A few interesting points from the longer list of brands are:

The oldest brand, “Maxwell House Coffee”, has an average age of 66. (If anything, this mean age is actually conservative, as the age question gets coded as 66 for anyone answering that they are “65 or older”). This is a typical technique in OdinText, choosing the mid-point to calculate the mean if the data are in numeric ranges, as is often the case with survey or customer entry form based data.

The Youngest brand on the list, “Urban Outfitters”, with an average age of 24 also probably skews even younger in actuality for the same reason (as is standard in studies representative of the US General Population, typically only adults aged 18+ are included in the research).

Dr Pepper is in the exact middle of our list  (46 years old). Brands like Dr. Pepper which are in the middle (with an average age close to the upper range of Generation X) are of course popular not just among those 46 years old, but are likely to be popular across a wider range of ages. A good example, Coca-Cola also near the middle, mentioned by 156 people with an average age of 45, is pulling from both young and old. The most interesting thing then, as is usual in almost any research, is comparative analysis. Where is Pepsi relative to Coke for instance? As you might suspect, Pepsi does skew younger, but only somewhat younger on average, mentioned by 107 consumers yielding an average for the brand of 43. As is the case with most data, relative differences are often more valuable than specific values.

If there are any high level category trends here related to age, they seem to be that Clothing brands like Urban Outfitters and Versace (both with the youngest average age of 24), Aeropostale (26), and Forever 21 (Ironically with an average age of 26), and several others in the clothing retail category tend to skew very young. Snack Food especially drinks like Arizona Ice Tea (age 25), and Naked Juice (29), as well as web properties (Bing and YouTube both 29), and electronics (obviously PlayStation 29 and slightly older Nintendo 31 being examples), are associated with a younger demographic on average.

In the middle age group, other than products with a wide user base like major soda brands, anything related to the home, either entertainment like Time Warner Cable or even Hulu (both 45), or major retailers like Wegmans and Wal-Mart (also both 45), are likely to skew more middle age.

The scariest position for a brand manager is probably at the top of the list, with average age for Maxwell House, and Hunts (both 66), Stouffers and Marie Callender's (both 64), the question has got to be, who will replace my customer base when they die?
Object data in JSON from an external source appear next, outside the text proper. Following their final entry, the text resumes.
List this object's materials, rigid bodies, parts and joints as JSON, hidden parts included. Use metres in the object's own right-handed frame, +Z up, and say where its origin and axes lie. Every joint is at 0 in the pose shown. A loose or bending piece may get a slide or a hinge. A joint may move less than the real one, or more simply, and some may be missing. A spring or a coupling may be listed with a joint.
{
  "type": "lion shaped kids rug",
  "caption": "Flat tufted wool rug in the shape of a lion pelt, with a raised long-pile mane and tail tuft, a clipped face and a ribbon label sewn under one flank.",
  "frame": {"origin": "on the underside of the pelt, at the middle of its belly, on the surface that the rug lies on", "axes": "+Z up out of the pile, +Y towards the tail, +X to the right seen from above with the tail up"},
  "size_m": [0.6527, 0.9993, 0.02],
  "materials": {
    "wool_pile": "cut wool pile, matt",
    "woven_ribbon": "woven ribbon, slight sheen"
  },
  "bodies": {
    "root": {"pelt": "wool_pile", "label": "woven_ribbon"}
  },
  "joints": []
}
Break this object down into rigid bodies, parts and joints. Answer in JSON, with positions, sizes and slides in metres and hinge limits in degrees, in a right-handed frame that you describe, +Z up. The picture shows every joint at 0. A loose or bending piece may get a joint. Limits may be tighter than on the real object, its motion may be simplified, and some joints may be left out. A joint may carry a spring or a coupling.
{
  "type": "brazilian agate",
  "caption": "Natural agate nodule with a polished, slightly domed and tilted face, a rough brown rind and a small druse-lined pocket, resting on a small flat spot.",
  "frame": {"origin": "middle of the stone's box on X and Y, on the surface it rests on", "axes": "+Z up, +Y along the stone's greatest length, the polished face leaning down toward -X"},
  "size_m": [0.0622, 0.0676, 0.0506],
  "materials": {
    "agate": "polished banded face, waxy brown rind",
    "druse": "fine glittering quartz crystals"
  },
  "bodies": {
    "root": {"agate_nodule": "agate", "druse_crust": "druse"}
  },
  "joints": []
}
What we see by looking at the data are in fact that a slight negative correlation between age and number of mentions.

Again, it’s often the comparative differences that are interesting to look at, and of course the variance. Take Coca-Cola VS Pepsi for instance, while their mean ages are surprisingly close to each other at 45 and 43 respectively, looking at the variance associated with each gives us the spread (i.e. which brand is pulling from a broader demographic). Coca-Cola with a standard deviation of 14.5 years for instance is pulling from a wider demographic than Pepsi which as a standard deviation of 12.9 years. There are several ways to visualize these data and questions in OdinText, though some of our clients also like to use OdinText output in visualization software like Tableau which can have more visualization options, but little to no text analytics capabilities.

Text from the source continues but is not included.